Extracts the path component of a URL.
Usage
get_path(
url,
protocol_handling = "keep",
case_handling = c("lower_host", "keep", "lower", "upper"),
trailing_slash_handling = c("none", "keep", "strip"),
index_page_handling = c("keep", "strip"),
path_normalization = c("none", "collapse_slashes", "dot_segments", "both"),
path_encoding = c("keep", "encode", "decode")
)Arguments
- url
A character vector of URLs.
- protocol_handling
A character string specifying how to handle protocols. Defaults to "keep".
"keep": If a scheme exists (http, https, ftp, ftps), it's used. If no scheme, "http://" is added.
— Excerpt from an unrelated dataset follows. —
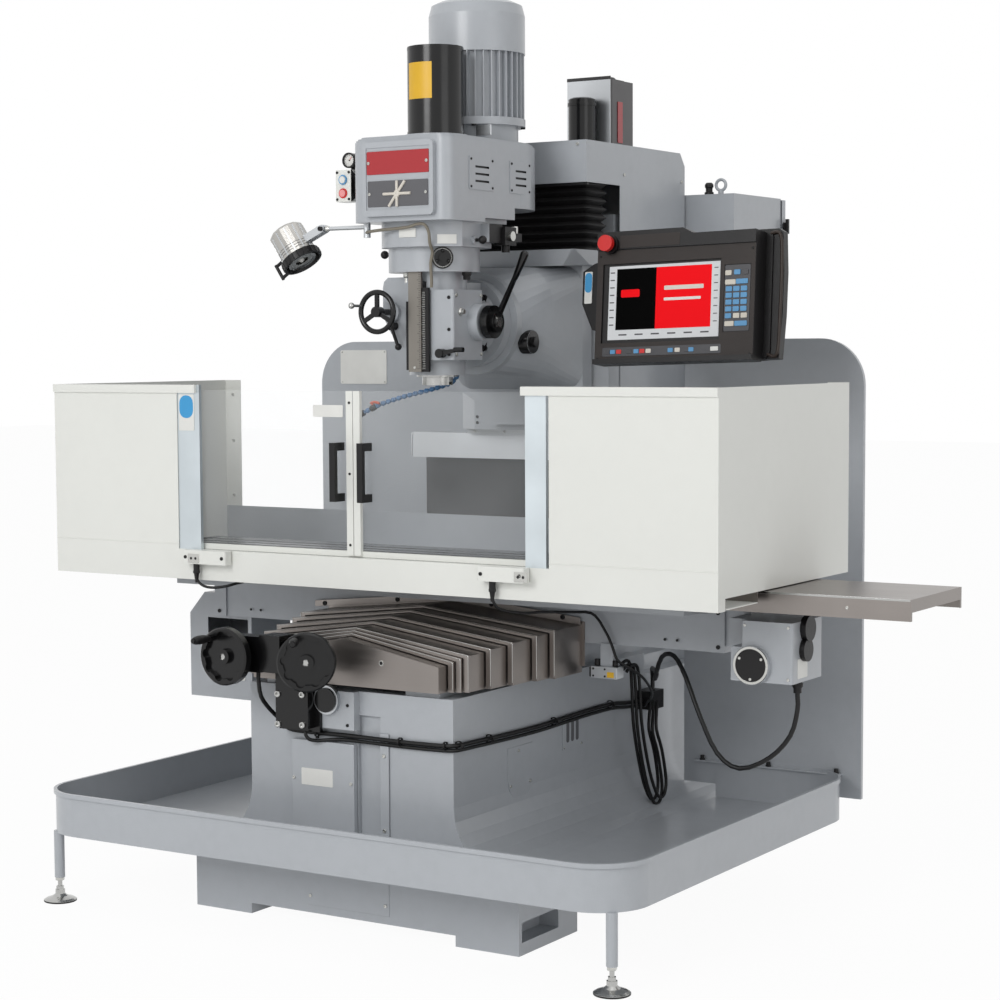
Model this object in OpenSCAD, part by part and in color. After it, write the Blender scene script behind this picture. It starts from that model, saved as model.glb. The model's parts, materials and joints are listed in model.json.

"none": If a scheme exists, it's used. If no scheme, then no scheme is used (scheme component will be NA).
"strip": Any existing scheme is removed (scheme component will be NA).
"http": The scheme is forced to be "http".
"https": The scheme is forced to be "https".
- case_handling
How to handle casing of the returned path. Defaults to "lower_host", which preserves the path's original casing (paths are case-sensitive per RFC 3986 §6.2.2.1). Use "lower"/"upper" to force a case.
- trailing_slash_handling
A character string specifying how to handle trailing slashes in the path component of the cleaned URL. Defaults to "none".
"none": (Default) No specific handling is applied. Path remains as is after initial parsing.
"keep": Ensures a trailing slash. If a path exists and doesn't end with one, it's added. If path is just "/", it's kept.
"strip": Removes a trailing slash if present, unless the path is solely "/".
- index_page_handling
A character string specifying how to handle index/default pages. Defaults to "keep".
"keep": (Default) Leave index/default page segments untouched.
"strip": Remove a trailing index.* or default.* segment (case-insensitive).
- path_normalization
How to normalize path structure. Defaults to "none".
"none": (Default) No normalization.
"collapse_slashes": Collapse duplicate slashes in the path.
"dot_segments": Resolve . and .. segments per RFC 3986.
"both": Apply both collapse_slashes and dot_segments.
- path_encoding
How to handle percent-encoding in the path for `clean_url`. Defaults to "keep".
"keep": Leave the path percent-encoding untouched.
"encode": Normalize by decoding first, then percent-encoding each segment (slashes preserved).
"decode": Percent-decode UTF-8 sequences in the path.